Democrats cannot lead people’s resistance to Trump

Considering this mountain of evidence, it is remarkable that Trump has managed to cultivate an image for himself as a fighter for working people. This notion could have been easily debunked by the Democrats, but they have never wanted the anti-Trump movement to become a pro-worker movement. They are beholden to the same class of Wall Street bankers and corporate executives that Trump serves. 

Instead, throughout the Trump administration and beyond, the Democrats sought to organize opposition to him on the basis of nearly anything except class. The temperament of Trump — that he was a rash and self-interested decision maker who embarrassed the U.S. ruling class on the world stage — was their true objection. While Democrats would also correctly point out that Trump is a racist who subscribes to every form of bigotry imaginable, they obscured the roots of this oppression by presenting it as a matter of personal prejudice isolated from the broader social order dominated by a tiny elite. 

After Trump’s upset election victory in 2016, spontaneous mass protests broke out like the dramatic airport demonstrations that challenged the Muslim ban. This independent anti-Trump movement was viewed as a major threat by the Democratic Party establishment, which had just crushed the first Bernie Sanders campaign that drew on much of the same grassroots energy. Also desperate for an explanation to excuse Hillary Clinton’s humiliating shock defeat to Trump, the Democratic Party along with their allies in the intelligence agencies created the “Russiagate” hysteria. Falsely claiming that Russian interference swung the election to Trump, they sought to rally people against his administration on the basis that he is insufficiently committed to the new Cold War policies that have now brought the world to the brink of all-out conflict between the world’s two largest nuclear powers. A movement organized according to the priorities of the Pentagon cannot have a progressive character.
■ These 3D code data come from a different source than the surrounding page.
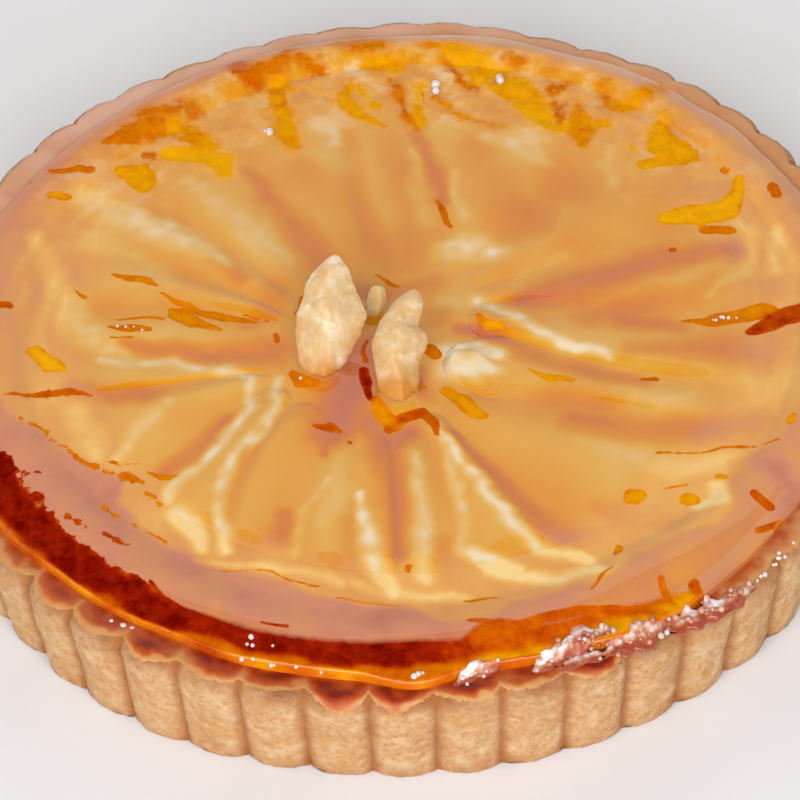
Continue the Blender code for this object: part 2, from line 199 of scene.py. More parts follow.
# Pale places, where pear stands up into the glaze. The two streaks along the near edge of the pears are
# a painted highlight.
PALE_AND_GLINT = (
    (0.85, (-85, 55, 4.5), (-72, 46, 7.0), (-62, 40, 6.5), (-53, 33, 4.5), (-46, 26.5, 2.0)),
    (0.5, (-56, 60, 3.0), (-46, 48, 5.0), (-38, 37, 5.0), (-30, 26, 3.0)),
    (0.62, (-98, 38, 2.5), (-91, 22, 3.4), (-86, 7, 5.0), (-79, -3, 4.6), (-72, -9, 2.0)),
    (0.8, (-78, -9.5, 1.6), (-65, -12, 1.8), (-52, -14.5, 1.6), (-40, -18.5, 1.6)),
    (0.45, (-60, 18, 2.0), (-70, 30, 5.0), (-80, 38, 5.0)),
    # painted highlight along the near edge of the pears
    (0.5, (-52, -81.5, .6), (-44, -84.5, 1.0), (-35, -84.5, .8), (-26, -87, 1.3), (-17, -91, .8)),
    (0.55, (-14, -91, .8), (-5, -96.5, 1.6), (4, -97, 1.0), (14, -98.5, .8)),
    (0.6, (-61, -27, 1.6), (-68, -37, 2.2), (-73, -45, 1.8)),
    (0.5, (-84, -28, 3.0), (-80, -38, 3.5), (-78, -44, 2.0)),
    (0.95, (-38.5, -19, 1.3), (-39, -30, 1.4), (-44, -38.5, 1.5), (-52, -49.5, 1.5), (-58, -56.5, 1.4),
     (-60, -61, 1.0)),
    (0.9, (-32.5, -20, 1.1), (-33, -30, 1.3), (-36, -38, 1.3), (-43, -48.5, 1.3), (-47, -58.5, 1.3),
     (-46, -70, 1.4), (-45, -79, 1.3)),
    (1.15, (-57.5, -65.5, 2.4), (-54, -69.5, 3.4), (-51, -77, 2.2)),
    (0.5, (-20, -57, .8), (-25, -65, 1.2), (-28, -75, 1.4), (-28.5, -81, 1.0)),
    (0.4, (-14, -60, 2.0), (-20, -70, 4.0)),
    (1.0, (-12, -62, 1.0), (-11, -72, 1.6), (-10, -79, 2.4), (-8, -88, 2.6), (-4.5, -96, 1.6)),
    (0.65, (3, -50, 1.2), (3, -62, 1.8), (4, -75, 2.0), (3.5, -90, 2.6)),
    (0.7, (10.5, -46, 1.0), (12, -58, 1.6), (14, -72, 1.6), (13, -84, 1.4)),
    (1.0, (9, -42, .8), (14, -53, 1.4), (19.5, -63, 1.7), (25.5, -74.5, 1.9), (33, -83.5, 2.0),
     (44, -88.5, 1.4)),
    (1.2, (15, -84, 2.0), (20, -87.5, 3.4), (25, -90.5, 2.6)),
    (0.8, (27, -92.5, 1.6), (36, -94, 1.8), (45, -91.5, 1.6)),
    (0.4, (46, -48, 2.0), (56, -54, 4.0), (68, -57, 5.0), (82, -56.5, 4.0)),
    (0.7, (72, -72.5, 1.2), (77.5, -70.5, 1.8), (77, -65.5, 1.8)),
    (0.3, (78, -28, 4.0), (95, -31, 5.0), (100, -27, 4.0)),
    (0.35, (66, -35, 2.5), (74, -34, 3.0)),
    (1.05, (21, 6.5, 2.4), (24.5, 3.5, 2.8), (30, -2, 2.0), (36.5, -8, 1.8), (44, -13.5, 1.7),
     (54, -18, 1.2)),
    (0.55, (11, 6, 2.4), (16, 5.5, 2.4)),
    (1.2, (12, -13, 3.6), (18, -13.5, 5.0), (24, -15.5, 4.0)),
    (1.2, (13, -19, 4.0), (20, -20, 6.0)),
    (0.95, (14, 26, 4.0), (21, 27.5, 6.5), (27, 24, 4.0)),
    (0.4, (31, 13, 2.0), (38, 17.5, 3.5), (46, 22, 2.5)),
    (0.45, (7, 68, 1.6), (6.5, 52, 2.2), (9, 38, 2.0)),
    (0.5, (17, 58, 1.2), (17.5, 48, 1.6), (19, 39, 2.4)),
    (0.9, (-20, 90, 2.4), (-18, 81, 3.6), (-15.5, 73, 2.4)),
    (0.75, (28, 72, 2.6), (35, 67.5, 3.8), (42, 61, 2.4), (38, 70, 3.0)),
    (0.55, (63, 68, 3.0), (60, 58, 2.6), (61, 50, 2.0)),
    (0.45, (90, 38, 1.0), (97, 27, 1.6), (93, 13, 1.6), (82, 4, 1.2)),
    (0.5, (103, 27, 2.0), (101, 12, 2.0)),
)
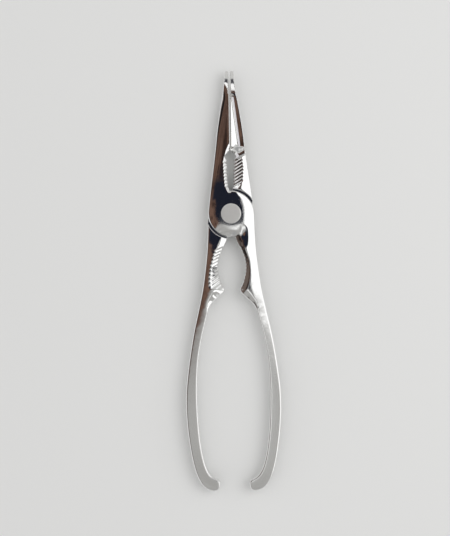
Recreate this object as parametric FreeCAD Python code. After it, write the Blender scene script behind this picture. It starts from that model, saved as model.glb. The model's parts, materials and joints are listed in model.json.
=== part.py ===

As Trump carries out his presidential campaign, he will posture as the underdog taking on a corrupt establishment that wants to take him down. This is beyond dishonest. Trump is a battering ram the ultra-rich want to use to demolish working people’s rights. 

To the extent that sectors of the ruling class do stand against Trump — and coalesce around an alternative far-right figure like Ron DeSantis — it is an expression of their disdain for his practice of putting his own narrow interests ahead of the collective interests of the capitalist class. He is not a competent manager of their system. The editorial board of the Wall Street Journal summed up this position on Nov. 9: “Mr. Trump had policy successes as President, including tax cuts and deregulation, but he has led Republicans into one political fiasco after another.”

The course of Trump’s new presidential campaign is completely unpredictable, as are the contours of the extremely volatile 2024 race overall. But one thing is a certainty: Trump is a sworn enemy of the working class.